Taiwanese businesses should not put all their overseas investments in China given Beijing's recent comments that could restrict investment and increase risk, the Chung-Hua Institution for Econo-mic Research (CIER) warned yesterday.
CIER researchers said the economic interdependence of Taiwan and China has reached an unprecedented level in recent months as a result of increased interactions between the private sectors of the two sides.
Taiwanese businesses also face ever-increasing risks in China because of Chinese authorities' sudden announcement of clamp-down policies on Taiwanese investment, CIER researchers said.
The insitute is calling for China-based Taiwanese businesspeople to hedge their investments against China's policy about-face and to consider seeking other investment locations.
The Ministry of Economic Affairs commissioned CIER to conduct a public opinion poll recently to look into investment barriers and incentives that Taiwanese investors have faced or enjoyed regarding their overseas investments.

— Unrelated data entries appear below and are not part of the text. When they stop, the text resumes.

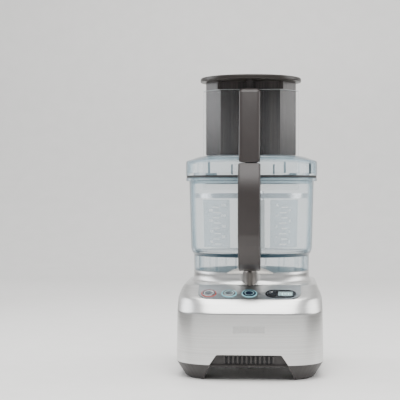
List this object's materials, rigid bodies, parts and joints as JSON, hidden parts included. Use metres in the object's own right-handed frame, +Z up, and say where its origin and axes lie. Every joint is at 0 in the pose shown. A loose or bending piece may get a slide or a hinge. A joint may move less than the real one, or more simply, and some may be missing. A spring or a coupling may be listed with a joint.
{
  "type": "food processor",
  "caption": "Countertop food processor: motor base with sloping control panel, clear bowl with D handle, clear lid with wide feed chute, nested pushers and slicing disc.",
  "frame": {"origin": "on the bench, at the centre of the machine's bounding box", "axes": "+Z up, -Y towards the user, +X to the user's right; the bowl's axis is parallel to Z, 17 mm behind the origin"},
  "size_m": [0.209, 0.266, 0.428],
  "materials": {
    "brushed_silver": "brushed, satin clear coat",
    "panel_satin": "fine satin, a shade darker than the housing",
    "dark_plastic": "warm charcoal, fine moulded texture",
    "clear_plastic": "clear, faintly blue, polished",
    "steel": "plain machined",
    "button_steel": "spun brushed face",
    "rubber": "matt black",
    "red_ring": "translucent, lit",
    "cyan_ring": "translucent, lit",
    "black_gloss": "polished",
    "display_glass": "clear, polished",
    "display_panel": "backlit blue-green",
    "board_green": "solder mask",
    "black_plastic": "moulded",
    "motor_iron": "stacked sheets, varnished",
    "copper": "enamelled wire",
    "cast_alloy": "die cast",
    "pale_plastic": "moulded",
    "disc_steel": "stainless sheet, satin",
    "bronze": "sintered"
  },
  "bodies": {
    "base": {"base_housing": "brushed_silver", "base_pan": "dark_plastic", "rubber_feet": "rubber", "pan_screws": "steel", "badge_plate": "brushed_silver", "control_panel": "panel_satin", "off_button_ring": "red_ring", "start_button_ring": "cyan_ring", "pulse_button_ring": "cyan_ring", "display_bezel": "black_gloss", "display_window": "display_glass", "display_module": "display_panel", "control_board": "board_green", "tactile_switches": "black_plastic", "motor_stator": "motor_iron", "motor_windings": "copper", "motor_end_bell_top": "cast_alloy", "motor_end_bell_bottom": "cast_alloy", "motor_bolts": "steel", "motor_mounts": "rubber", "upper_bearing": "steel", "lower_bearing": "steel", "shaft_seal": "rubber", "run_capacitor": "pale_plastic", "interlock_switch": "black_plastic", "cord_gland": "rubber"},
    "rotor": {"motor_rotor": "motor_iron", "motor_shaft": "steel", "cooling_fan": "pale_plastic", "drive_coupling": "steel"},
    "off_button": {"off_button": "button_steel"},
    "start_button": {"start_button": "button_steel"},
    "pulse_button": {"pulse_button": "button_steel"},
    "timer_rocker": {"timer_rocker": "black_gloss"},
    "interlock_plunger": {"interlock_plunger": "steel"},
    "bowl": {"bowl": "clear_plastic", "bowl_handle": "dark_plastic", "handle_cover": "dark_plastic", "handle_screws": "steel"},
    "handle_rod": {"handle_rod": "steel"},
    "spindle": {"disc_spindle": "pale_plastic", "slicing_disc": "disc_steel", "slicer_blade": "steel"},
    "lid_seal": {"lid_seal": "rubber"},
    "lid": {"lid": "clear_plastic", "lid_bush": "bronze", "latch_cover": "dark_plastic", "interlock_spring": "steel"},
    "interlock_rod": {"interlock_rod": "steel"},
    "pusher": {"pusher": "dark_plastic", "pusher_cap": "dark_plastic"},
    "small_pusher": {"small_pusher": "dark_plastic", "small_pusher_cap": "dark_plastic"}
  },
  "joints": [
    {"name": "motor_spin", "type": "hinge", "parent": "base", "child": "rotor", "pos_m": [0, 0.017, 0.05], "axis": [0, 0, 1], "continuous": true},
    {"name": "off_press", "type": "slide", "parent": "base", "child": "off_button", "axis": [0, 0.3955, -0.9184], "range_m": [0, 0.001], "stiffness_N_per_m": 600, "springref_m": -0.001},
    {"name": "start_press", "type": "slide", "parent": "base", "child": "start_button", "axis": [0, 0.3955, -0.9184], "range_m": [0, 0.001], "stiffness_N_per_m": 600, "springref_m": -0.001},
    {"name": "pulse_press", "type": "slide", "parent": "base", "child": "pulse_button", "axis": [0, 0.3955, -0.9184], "range_m": [0, 0.001], "stiffness_N_per_m": 600, "springref_m": -0.001},
    {"name": "timer_rock", "type": "hinge", "parent": "base", "child": "timer_rocker", "pos_m": [0.0315, -0.10112, 0.1184], "axis": [1, 0, 0], "range_deg": [-4, 4], "stiffness_Nm_per_rad": 0.05},
    {"name": "bowl_lift", "type": "slide", "parent": "base", "child": "bowl", "axis": [0, 0, 1], "range_m": [0, 0.1]},
    {"name": "plunger_slide", "type": "slide", "parent": "base", "child": "interlock_plunger", "axis": [0, 0, 1], "range_m": [0, 0.004]},
    {"name": "handle_rod_slide", "type": "slide", "parent": "bowl", "child": "handle_rod", "axis": [0, 0, 1], "range_m": [0, 0.004]},
    {"name": "spindle_spin", "type": "hinge", "parent": "bowl", "child": "spindle", "pos_m": [0, 0.017, 0.05], "axis": [0, 0, 1], "continuous": true},
    {"name": "lid_lift", "type": "slide", "parent": "bowl", "child": "lid_seal", "axis": [0, 0, 1], "range_m": [0, 0.08]},
    {"name": "lid_twist", "type": "hinge", "parent": "lid_seal", "child": "lid", "pos_m": [0, 0.017, 0.29], "axis": [0, 0, 1], "range_deg": [0, 30]},
    {"name": "latch_rod_slide", "type": "slide", "parent": "lid", "child": "interlock_rod", "axis": [0, 0, 1], "range_m": [0, 0.004], "deforming": ["interlock_spring"]},
    {"name": "pusher_slide", "type": "slide", "parent": "lid", "child": "pusher", "axis": [0, 0, 1], "range_m": [0, 0.11]},
    {"name": "small_pusher_slide", "type": "slide", "parent": "pusher", "child": "small_pusher", "axis": [0, 0, 1], "range_m": [0, 0.12]}
  ],
  "couplings": [
    {"joint": "spindle_spin", "follows": "motor_spin", "ratio": 1},
    {"joint": "plunger_slide", "follows": "pusher_slide", "ratio": 0.036},
    {"joint": "handle_rod_slide", "follows": "pusher_slide", "ratio": 0.036},
    {"joint": "latch_rod_slide", "follows": "pusher_slide", "ratio": 0.036}
  ]
}
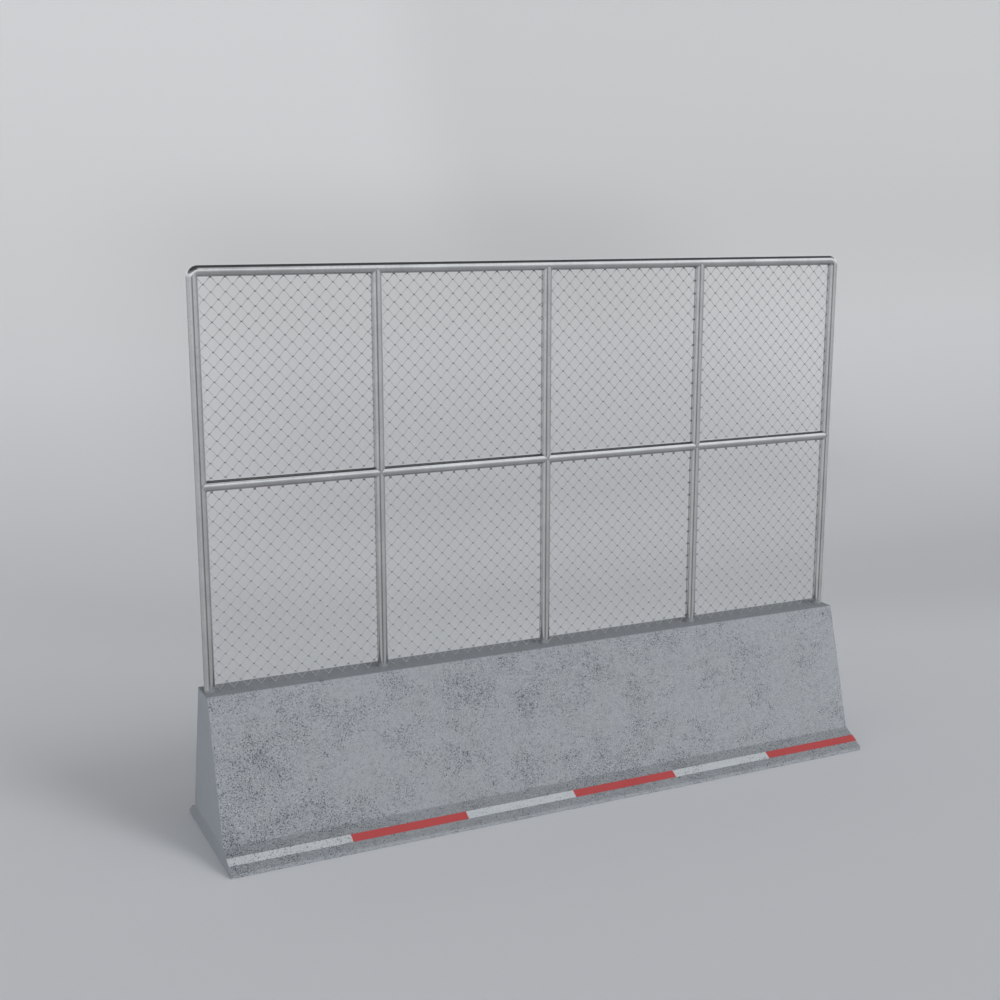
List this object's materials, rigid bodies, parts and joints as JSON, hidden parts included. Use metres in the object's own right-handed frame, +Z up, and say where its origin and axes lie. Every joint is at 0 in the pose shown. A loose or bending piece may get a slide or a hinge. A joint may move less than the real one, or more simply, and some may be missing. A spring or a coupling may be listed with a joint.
{
  "type": "road safety barrier with catch fence",
  "caption": "Precast concrete barrier block with a flared foot and marking strips, carrying a fence of steel tube and chain-link mesh on its ledge.",
  "frame": {"origin": "middle of the block's base, on the floor", "axes": "+X along the barrier to the right as seen from the front, -Y towards the front, +Z up"},
  "size_m": [4, 0.898, 3.0375],
  "materials": {
    "concrete": "matt, pitted concrete",
    "galvanised_steel": "galvanised, satin",
    "mesh_wire": "galvanised wire, dull",
    "white_marking": "worn white marking strip",
    "red_marking": "red marking strip"
  },
  "bodies": {
    "root": {"concrete_block": "concrete", "end_post_left": "galvanised_steel", "end_post_right": "galvanised_steel", "inner_post_1": "galvanised_steel", "inner_post_2": "galvanised_steel", "inner_post_3": "galvanised_steel", "top_rail": "galvanised_steel", "corner_left": "galvanised_steel", "corner_right": "galvanised_steel", "mid_rail_1": "galvanised_steel", "mid_rail_2": "galvanised_steel", "mid_rail_3": "galvanised_steel", "mid_rail_4": "galvanised_steel", "mesh_upper_1": "mesh_wire", "mesh_upper_2": "mesh_wire", "mesh_upper_3": "mesh_wire", "mesh_upper_4": "mesh_wire", "mesh_lower_1": "mesh_wire", "mesh_lower_2": "mesh_wire", "mesh_lower_3": "mesh_wire", "mesh_lower_4": "mesh_wire", "strip_front_1": "white_marking", "strip_front_2": "red_marking", "strip_front_3": "white_marking", "strip_front_4": "red_marking", "strip_front_5": "white_marking", "strip_front_6": "red_marking", "strip_back_1": "white_marking", "strip_back_2": "red_marking", "strip_back_3": "white_marking", "strip_back_4": "red_marking", "strip_back_5": "white_marking", "strip_back_6": "red_marking"}
  },
  "joints": []
}
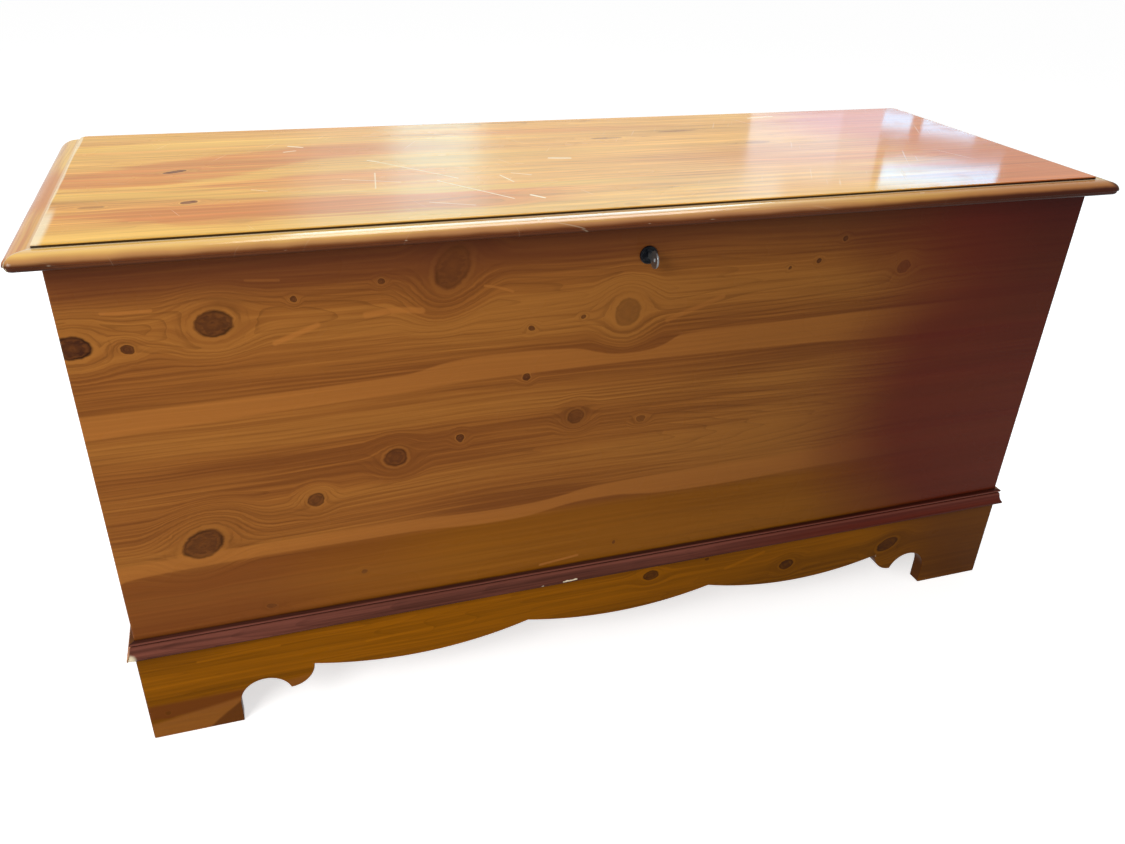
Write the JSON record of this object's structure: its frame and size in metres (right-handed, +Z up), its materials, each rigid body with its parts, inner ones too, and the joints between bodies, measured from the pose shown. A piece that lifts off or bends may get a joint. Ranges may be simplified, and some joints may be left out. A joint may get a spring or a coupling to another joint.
{
  "type": "blanket chest",
  "caption": "Cedar blanket chest with a hinged raised-panel lid, folding lid stays, a keyed front lock, base moulding and a scalloped plinth on bracket feet.",
  "frame": {"origin": "centre of the overall footprint, on the floor under the feet", "axes": "+X along the front towards the right-hand end, +Y from the front towards the hinges, +Z up; the front with the lock faces -Y"},
  "size_m": [1.2128, 0.4422, 0.6036],
  "materials": {
    "varnished_cedar": "satin varnish over knotty red cedar",
    "lid_cedar": "glossy worn varnish over knotty red cedar",
    "moulding_cedar": "satin varnish, red-brown",
    "bare_cedar": "planed, unvarnished cedar",
    "brass": "brass plate, slightly dulled",
    "steel": "nickel plate",
    "black_lock": "black, satin"
  },
  "bodies": {
    "chest": {"front_panel": "varnished_cedar", "back_panel": "bare_cedar", "left_end_panel": "varnished_cedar", "right_end_panel": "varnished_cedar", "floor_board_1": "bare_cedar", "floor_board_2": "bare_cedar", "floor_board_3": "bare_cedar", "floor_board_4": "bare_cedar", "floor_cleat_front": "bare_cedar", "floor_cleat_back": "bare_cedar", "floor_cleat_left": "bare_cedar", "floor_cleat_right": "bare_cedar", "plinth_front": "varnished_cedar", "plinth_back": "bare_cedar", "plinth_left": "varnished_cedar", "plinth_right": "varnished_cedar", "corner_block_front_left": "bare_cedar", "corner_block_front_right": "bare_cedar", "corner_block_back_left": "bare_cedar", "corner_block_back_right": "bare_cedar", "base_moulding_front": "moulding_cedar", "base_moulding_left": "moulding_cedar", "base_moulding_right": "moulding_cedar", "hinge_body_leaf_left": "brass", "hinge_body_leaf_right": "brass", "hinge_pin_left": "brass", "hinge_pin_right": "brass", "stay_body_bracket_left": "brass", "stay_body_bracket_right": "brass", "stay_body_rivet_left": "brass", "stay_body_rivet_right": "brass", "lock_housing": "black_lock", "lock_nut": "steel"},
    "lid": {"lid_panel": "lid_cedar", "lid_moulding_front": "lid_cedar", "lid_moulding_left": "lid_cedar", "lid_moulding_right": "lid_cedar", "lid_batten_left": "bare_cedar", "lid_batten_right": "bare_cedar", "hinge_lid_leaf_left": "brass", "hinge_lid_leaf_right": "brass", "stay_lid_bracket_left": "brass", "stay_lid_bracket_right": "brass", "stay_lid_rivet_left": "brass", "stay_lid_rivet_right": "brass", "strike": "brass"},
    "left_lower_arm": {"stay_lower_arm_left": "brass", "stay_elbow_rivet_left": "brass"},
    "left_upper_arm": {"stay_upper_arm_left": "brass"},
    "right_lower_arm": {"stay_lower_arm_right": "brass", "stay_elbow_rivet_right": "brass"},
    "right_upper_arm": {"stay_upper_arm_right": "brass"},
    "lock_plug": {"lock_plug": "black_lock", "lock_cam": "steel", "lock_cam_screw": "steel"},
    "key": {"key": "steel"}
  },
  "joints": [
    {"name": "lid_hinge", "type": "hinge", "parent": "chest", "child": "lid", "pos_m": [0, 0.2175, 0.5855], "axis": [-1, 0, 0], "range_deg": [0, 100]},
    {"name": "left_lower_stay", "type": "hinge", "parent": "chest", "child": "left_lower_arm", "pos_m": [-0.5555, 0.1335, 0.4045], "axis": [-1, 0, 0], "range_deg": [0, 100]},
    {"name": "left_upper_stay", "type": "hinge", "parent": "lid", "child": "left_upper_arm", "pos_m": [-0.5555, 0.0175, 0.5753], "axis": [-1, 0, 0], "range_deg": [-100, 0]},
    {"name": "right_lower_stay", "type": "hinge", "parent": "chest", "child": "right_lower_arm", "pos_m": [0.5555, 0.1335, 0.4045], "axis": [-1, 0, 0], "range_deg": [0, 100]},
    {"name": "right_upper_stay", "type": "hinge", "parent": "lid", "child": "right_upper_arm", "pos_m": [0.5555, 0.0175, 0.5753], "axis": [-1, 0, 0], "range_deg": [-100, 0]},
    {"name": "lock_turn", "type": "hinge", "parent": "chest", "child": "lock_plug", "pos_m": [0, -0.1944, 0.5485], "axis": [0, 1, 0], "range_deg": [0, 90]},
    {"name": "key_slide", "type": "slide", "parent": "lock_plug", "child": "key", "axis": [0, -1, 0], "range_m": [0, 0.02]}
  ],
  "couplings": [
    {"joint": "left_lower_stay", "follows": "lid_hinge", "ratio": 1},
    {"joint": "left_upper_stay", "follows": "lid_hinge", "ratio": -1},
    {"joint": "right_lower_stay", "follows": "lid_hinge", "ratio": 1},
    {"joint": "right_upper_stay", "follows": "lid_hinge", "ratio": -1}
  ]
}
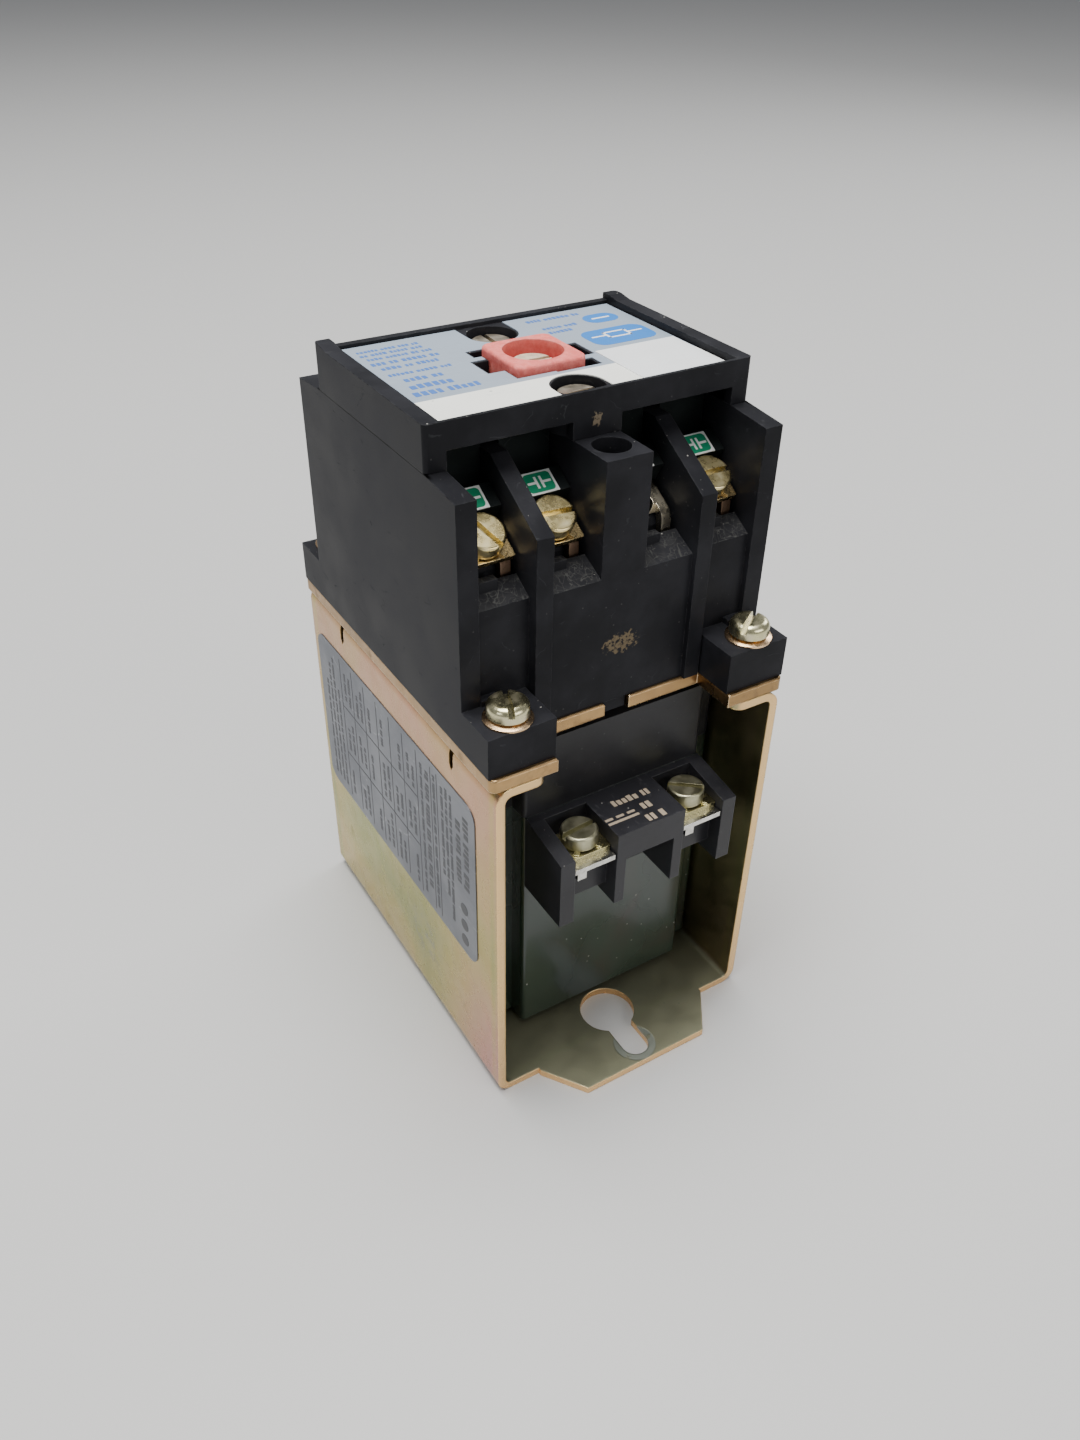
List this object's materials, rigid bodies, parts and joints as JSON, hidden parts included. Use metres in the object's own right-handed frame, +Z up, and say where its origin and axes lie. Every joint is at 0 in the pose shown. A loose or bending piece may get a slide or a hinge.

The poll found that 75 percent of the Taiwanese companies that have made investments overseas focused their overseas business operations on the Chinese mainland (including Hong Kong), followed by Southeast Asia -- constituting about 15 percent -- and the US and other areas, in that order.
More than 70 percent of the responding companies said barriers to investing on the mainland include restrictions on fund outflows and restrictions on product distribution in China.